In real life, we have tools we can use to help navigate complicated things. Trying to get from point A to point B in a new city or in Lattin’s corn maze, use a map. Putting together a piece of furniture, follow the directions. Whether a 2000-piece puzzle, the new LEGO Titanic monster build, or the annual Nevada Day Scavenger Hunt, hard things are typically made easier with a chart, map, clues, and instructions. In the kitchen, the map that we follow, complete with clues, is a recipe. Your recipes might come from your ancestors on 3x5” cards in a dusty, flour-covered storage box that has been handed down to you from your mother and her mother before her. Or your recipes might come from cookbooks written by a celebrity chef, a baker, or a chemist. You might find your recipes on the internet, complete with a narrative story that you have to scroll through to get to the good stuff. Regardless of where they come from, a recipe will help you make something amazing that may seem impossible. That is, of course, so long as the recipe actually works.
Before I gift you my recipe of the week, which definitely works, I want to offer some guidance about where to find good recipes. A good recipe, in my opinion, is a set of directions that, if followed, yield the results that are promised. There will always be some nuances to sort through. Cooking and baking times may vary, your pasta dough might need a little more water, you might want to use a little more salt. But ultimately, a recipe is good if it works and bad if the results achieved when the directions are followed are vastly different from the promised outcome. There are a lot of bad recipes out there. In order to avoid bumping into a bad recipe in a shadowy corner of the internet, here are some general guidelines:
Recipes in cookbooks are generally good. A cookbook has gone through a vetting process where each recipe is tested by multiple individuals before the book goes to print.
Grandma’s recipes are good. This is not to say that what grandma’s recipes help you cook will actually taste good, they made some weird things in the first half of the last century I’m looking at you Tuna & Jello Pie and Ham & Banana Hollandaise. But you can reasonably expect that if previous generations have saved a set of instructions, those directions have been followed many times resulting in the desired outcome.

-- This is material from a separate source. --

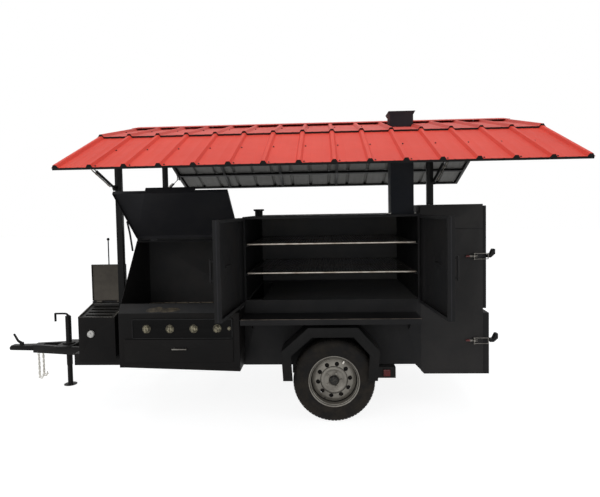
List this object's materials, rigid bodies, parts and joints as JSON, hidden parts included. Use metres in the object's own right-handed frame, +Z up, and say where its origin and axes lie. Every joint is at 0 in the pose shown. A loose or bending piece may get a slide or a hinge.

When it comes to the internet, determining if a recipe is good or bad becomes more complicated. Generally, I stay away from recipes published by bloggers unless they are attributing their recipe to a source that I am familiar with. There is just too much potential for a bad recipe when it was created by Karen in South Dakota who writes about her attempts to provide a tasty dish that her three mischievous rug rats and her discerning husband all enjoy. Instead, I find myself returning to commercial websites that publish recipes written and tested by teams of people. Examples include the NY Times Cooking, Bon Appetit, Food & Wine, America’s Test Kitchen and Milk Street. My favorite is Serious Eats.
Find a source that you trust and keep an eye out for recipes that call for more than a dash of ground cloves as this is a sure sign that the creator is a monster.
Chicken Tortilla Soup
1 pkg of chicken thighs, with skin and bones
2 onions, one peeled and split in half, the other finely diced
2 ears of corn, shucked, kernels removed, and the cobs milked*
6 garlic cloves, peeled and whole, plus 4 garlic cloves minced
4 whole dried chiles (ancho or pasilla), seeds and stems removed, torn into pieces
2 qts chicken stock
1 ½ lb tomatoes (about 6), cut in half
2 T vegetable oil
2 poblano peppers, seed and stems removed, diced
Salt and pepper to taste
2 T cumin
1 T dried oregano
2 c cooked black beans, drained (you can use a 15 oz can)
1 c fresh cilantro leaves
2 T corn flour (you can find this at Mendoza’s)
In a large pot, combine chicken, onion halves, corn cobs, and scraped corn “milk,” 6 whole garlic cloves, dried chiles, and stock. Bring to a boil, reduce to a simmer, and let cook for 30-45 minutes. You might need to add water to keep all of the ingredients submerged.
Discard cooked onion, corn cobs, and garlic cloves. Transfer cooked chicken to a plate, cool and shred.
While the stock is simmering, arrange the oven racks so one is in the top setting. Turn the broiler to high. Put halved tomatoes cut-side up on an aluminum foil-lined sheet pan. Broil until the tomatoes are charred on top and totally soft. About 20 minutes.
Combine tomatoes with stock and rehydrated chiles, blend until completely smooth.
Heat oil in a saucepan or stockpot. Add diced onions, poblano, and corn kernels. Season with salt and pepper. Cook stirring regularly until veggies are soft but not brown. Add minced garlic and continue to cook until you can smell the garlic. About 1 minute. Add cumin, oregano, beans, half of the chopped cilantro. Stir to combine. Pour tomato-chile mix through a strainer into your pot.
Whisk in cornflour and bring your soup to a simmer. Season to taste with salt and pepper. Cook until the veggies are completely soft, and soup has thickened a bit. About 10 minutes. Add shredded chicken and continue cooking until the chicken is heated through.
Serve topped with diced avocado, remaining cilantro, green onions, and tortilla chip pieces with a lime wedge on the side.
* To milk a corn cob: once kernels have been removed, run the back of your knife up and down the cob to scrape out the corn bits that remain.